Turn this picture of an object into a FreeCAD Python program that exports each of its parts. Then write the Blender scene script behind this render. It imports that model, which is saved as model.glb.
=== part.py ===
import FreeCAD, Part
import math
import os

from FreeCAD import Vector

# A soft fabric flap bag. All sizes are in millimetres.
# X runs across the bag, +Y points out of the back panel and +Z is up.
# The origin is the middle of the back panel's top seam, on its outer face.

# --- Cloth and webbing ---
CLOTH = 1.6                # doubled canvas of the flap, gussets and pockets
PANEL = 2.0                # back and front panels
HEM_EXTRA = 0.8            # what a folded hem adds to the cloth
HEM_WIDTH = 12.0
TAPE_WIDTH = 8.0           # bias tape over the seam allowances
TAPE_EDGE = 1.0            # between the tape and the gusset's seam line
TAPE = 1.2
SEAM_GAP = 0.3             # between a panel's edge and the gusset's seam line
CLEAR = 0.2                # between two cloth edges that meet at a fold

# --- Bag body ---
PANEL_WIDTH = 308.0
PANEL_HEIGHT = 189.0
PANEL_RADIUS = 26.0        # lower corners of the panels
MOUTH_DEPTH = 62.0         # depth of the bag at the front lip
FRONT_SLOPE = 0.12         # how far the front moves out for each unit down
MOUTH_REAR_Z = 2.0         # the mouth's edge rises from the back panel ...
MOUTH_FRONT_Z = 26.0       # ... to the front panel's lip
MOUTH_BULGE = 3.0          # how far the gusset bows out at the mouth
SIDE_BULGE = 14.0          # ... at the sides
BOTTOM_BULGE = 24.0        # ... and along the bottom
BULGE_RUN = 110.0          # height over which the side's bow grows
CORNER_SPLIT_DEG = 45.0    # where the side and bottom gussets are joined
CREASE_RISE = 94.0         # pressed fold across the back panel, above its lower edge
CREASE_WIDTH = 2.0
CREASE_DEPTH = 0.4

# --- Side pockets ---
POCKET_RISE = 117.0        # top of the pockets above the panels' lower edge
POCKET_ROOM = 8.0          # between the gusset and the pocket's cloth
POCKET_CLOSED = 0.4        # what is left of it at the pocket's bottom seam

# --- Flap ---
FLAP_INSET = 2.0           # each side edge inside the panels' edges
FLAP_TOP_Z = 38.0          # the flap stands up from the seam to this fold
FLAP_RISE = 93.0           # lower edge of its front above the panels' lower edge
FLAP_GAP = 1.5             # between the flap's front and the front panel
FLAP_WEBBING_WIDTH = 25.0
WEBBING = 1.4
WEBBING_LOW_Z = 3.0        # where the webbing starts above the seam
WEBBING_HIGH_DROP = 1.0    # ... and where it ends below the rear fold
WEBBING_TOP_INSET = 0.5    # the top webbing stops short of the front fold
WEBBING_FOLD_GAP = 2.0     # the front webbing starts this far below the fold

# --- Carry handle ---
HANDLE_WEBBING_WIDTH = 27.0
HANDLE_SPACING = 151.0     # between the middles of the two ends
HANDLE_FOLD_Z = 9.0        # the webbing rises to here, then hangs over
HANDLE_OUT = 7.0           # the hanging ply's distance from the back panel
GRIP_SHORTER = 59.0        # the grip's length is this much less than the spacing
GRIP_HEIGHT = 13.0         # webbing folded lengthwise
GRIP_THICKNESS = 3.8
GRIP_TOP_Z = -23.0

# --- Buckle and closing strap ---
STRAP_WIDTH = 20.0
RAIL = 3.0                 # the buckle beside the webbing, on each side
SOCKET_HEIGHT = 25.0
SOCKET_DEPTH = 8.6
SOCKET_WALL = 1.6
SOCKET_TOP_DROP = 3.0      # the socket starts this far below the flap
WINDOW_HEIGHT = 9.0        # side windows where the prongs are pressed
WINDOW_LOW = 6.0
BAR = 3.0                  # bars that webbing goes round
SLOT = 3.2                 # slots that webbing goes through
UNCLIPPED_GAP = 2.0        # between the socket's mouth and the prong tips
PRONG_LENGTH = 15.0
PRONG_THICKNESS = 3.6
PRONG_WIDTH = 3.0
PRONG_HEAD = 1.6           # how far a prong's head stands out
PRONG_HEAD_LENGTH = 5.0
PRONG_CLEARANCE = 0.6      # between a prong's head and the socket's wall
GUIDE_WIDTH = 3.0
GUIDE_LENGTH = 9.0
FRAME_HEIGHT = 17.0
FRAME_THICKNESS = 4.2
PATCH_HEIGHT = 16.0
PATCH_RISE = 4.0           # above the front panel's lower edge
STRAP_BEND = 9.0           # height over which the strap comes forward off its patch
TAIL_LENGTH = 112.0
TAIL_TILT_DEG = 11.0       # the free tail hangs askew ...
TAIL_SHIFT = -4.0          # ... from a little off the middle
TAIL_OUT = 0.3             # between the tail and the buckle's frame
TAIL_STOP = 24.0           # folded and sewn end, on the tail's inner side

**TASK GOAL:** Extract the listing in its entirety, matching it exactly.

**TASK RESULT:**
Turn this picture of an object into a FreeCAD Python program that exports each of its parts. Then write the Blender scene script behind this render. It imports that model, which is saved as model.glb.
=== part.py ===
import FreeCAD, Part
import math
import os

from FreeCAD import Vector

# A soft fabric flap bag. All sizes are in millimetres.
# X runs across the bag, +Y points out of the back panel and +Z is up.
# The origin is the middle of the back panel's top seam, on its outer face.

# --- Cloth and webbing ---
CLOTH = 1.6                # doubled canvas of the flap, gussets and pockets
PANEL = 2.0                # back and front panels
HEM_EXTRA = 0.8            # what a folded hem adds to the cloth
HEM_WIDTH = 12.0
TAPE_WIDTH = 8.0           # bias tape over the seam allowances
TAPE_EDGE = 1.0            # between the tape and the gusset's seam line
TAPE = 1.2
SEAM_GAP = 0.3             # between a panel's edge and the gusset's seam line
CLEAR = 0.2                # between two cloth edges that meet at a fold

# --- Bag body ---
PANEL_WIDTH = 308.0
PANEL_HEIGHT = 189.0
PANEL_RADIUS = 26.0        # lower corners of the panels
MOUTH_DEPTH = 62.0         # depth of the bag at the front lip
FRONT_SLOPE = 0.12         # how far the front moves out for each unit down
MOUTH_REAR_Z = 2.0         # the mouth's edge rises from the back panel ...
MOUTH_FRONT_Z = 26.0       # ... to the front panel's lip
MOUTH_BULGE = 3.0          # how far the gusset bows out at the mouth
SIDE_BULGE = 14.0          # ... at the sides
BOTTOM_BULGE = 24.0        # ... and along the bottom
BULGE_RUN = 110.0          # height over which the side's bow grows
CORNER_SPLIT_DEG = 45.0    # where the side and bottom gussets are joined
CREASE_RISE = 94.0         # pressed fold across the back panel, above its lower edge
CREASE_WIDTH = 2.0
CREASE_DEPTH = 0.4

# --- Side pockets ---
POCKET_RISE = 117.0        # top of the pockets above the panels' lower edge
POCKET_ROOM = 8.0          # between the gusset and the pocket's cloth
POCKET_CLOSED = 0.4        # what is left of it at the pocket's bottom seam

# --- Flap ---
FLAP_INSET = 2.0           # each side edge inside the panels' edges
FLAP_TOP_Z = 38.0          # the flap stands up from the seam to this fold
FLAP_RISE = 93.0           # lower edge of its front above the panels' lower edge
FLAP_GAP = 1.5             # between the flap's front and the front panel
FLAP_WEBBING_WIDTH = 25.0
WEBBING = 1.4
WEBBING_LOW_Z = 3.0        # where the webbing starts above the seam
WEBBING_HIGH_DROP = 1.0    # ... and where it ends below the rear fold
WEBBING_TOP_INSET = 0.5    # the top webbing stops short of the front fold
WEBBING_FOLD_GAP = 2.0     # the front webbing starts this far below the fold

# --- Carry handle ---
HANDLE_WEBBING_WIDTH = 27.0
HANDLE_SPACING = 151.0     # between the middles of the two ends
HANDLE_FOLD_Z = 9.0        # the webbing rises to here, then hangs over
HANDLE_OUT = 7.0           # the hanging ply's distance from the back panel
GRIP_SHORTER = 59.0        # the grip's length is this much less than the spacing
GRIP_HEIGHT = 13.0         # webbing folded lengthwise
GRIP_THICKNESS = 3.8
GRIP_TOP_Z = -23.0

# --- Buckle and closing strap ---
STRAP_WIDTH = 20.0
RAIL = 3.0                 # the buckle beside the webbing, on each side
SOCKET_HEIGHT = 25.0
SOCKET_DEPTH = 8.6
SOCKET_WALL = 1.6
SOCKET_TOP_DROP = 3.0      # the socket starts this far below the flap
WINDOW_HEIGHT = 9.0        # side windows where the prongs are pressed
WINDOW_LOW = 6.0
BAR = 3.0                  # bars that webbing goes round
SLOT = 3.2                 # slots that webbing goes through
UNCLIPPED_GAP = 2.0        # between the socket's mouth and the prong tips
PRONG_LENGTH = 15.0
PRONG_THICKNESS = 3.6
PRONG_WIDTH = 3.0
PRONG_HEAD = 1.6           # how far a prong's head stands out
PRONG_HEAD_LENGTH = 5.0
PRONG_CLEARANCE = 0.6      # between a prong's head and the socket's wall
GUIDE_WIDTH = 3.0
GUIDE_LENGTH = 9.0
FRAME_HEIGHT = 17.0
FRAME_THICKNESS = 4.2
PATCH_HEIGHT = 16.0
PATCH_RISE = 4.0           # above the front panel's lower edge
STRAP_BEND = 9.0           # height over which the strap comes forward off its patch
TAIL_LENGTH = 112.0
TAIL_TILT_DEG = 11.0       # the free tail hangs askew ...
TAIL_SHIFT = -4.0          # ... from a little off the middle
TAIL_OUT = 0.3             # between the tail and the buckle's frame
TAIL_STOP = 24.0           # folded and sewn end, on the tail's inner side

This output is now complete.